_Your objective_. Give all of the lines again exactly as they read.
-- Begin Data excerpt --
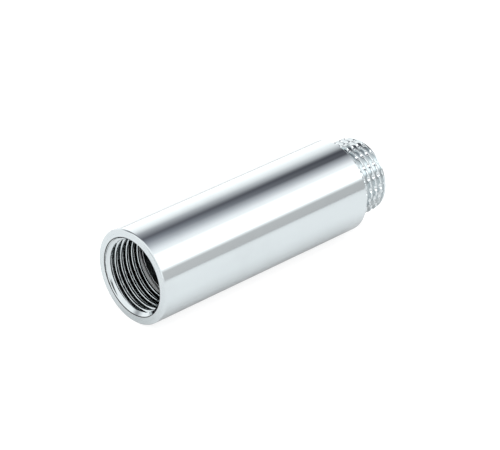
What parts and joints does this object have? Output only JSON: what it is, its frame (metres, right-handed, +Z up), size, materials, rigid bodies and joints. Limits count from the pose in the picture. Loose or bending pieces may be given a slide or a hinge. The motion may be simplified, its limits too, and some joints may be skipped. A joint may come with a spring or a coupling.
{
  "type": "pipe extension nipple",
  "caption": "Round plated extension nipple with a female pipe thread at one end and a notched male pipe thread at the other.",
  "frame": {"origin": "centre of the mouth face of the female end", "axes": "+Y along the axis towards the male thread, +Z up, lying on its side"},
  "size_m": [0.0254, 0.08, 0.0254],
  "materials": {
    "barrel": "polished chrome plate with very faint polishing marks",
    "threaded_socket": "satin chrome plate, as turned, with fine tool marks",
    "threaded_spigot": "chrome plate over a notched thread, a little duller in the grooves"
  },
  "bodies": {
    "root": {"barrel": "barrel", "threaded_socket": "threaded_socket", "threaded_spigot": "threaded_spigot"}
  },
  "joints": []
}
-- End Data excerpt --
_Finished answer_.
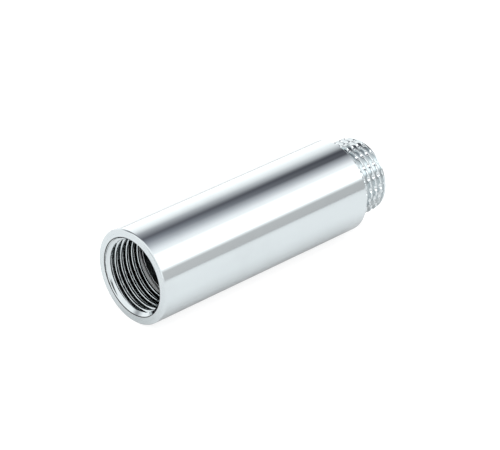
What parts and joints does this object have? Output only JSON: what it is, its frame (metres, right-handed, +Z up), size, materials, rigid bodies and joints. Limits count from the pose in the picture. Loose or bending pieces may be given a slide or a hinge. The motion may be simplified, its limits too, and some joints may be skipped. A joint may come with a spring or a coupling.
{
  "type": "pipe extension nipple",
  "caption": "Round plated extension nipple with a female pipe thread at one end and a notched male pipe thread at the other.",
  "frame": {"origin": "centre of the mouth face of the female end", "axes": "+Y along the axis towards the male thread, +Z up, lying on its side"},
  "size_m": [0.0254, 0.08, 0.0254],
  "materials": {
    "barrel": "polished chrome plate with very faint polishing marks",
    "threaded_socket": "satin chrome plate, as turned, with fine tool marks",
    "threaded_spigot": "chrome plate over a notched thread, a little duller in the grooves"
  },
  "bodies": {
    "root": {"barrel": "barrel", "threaded_socket": "threaded_socket", "threaded_spigot": "threaded_spigot"}
  },
  "joints": []
}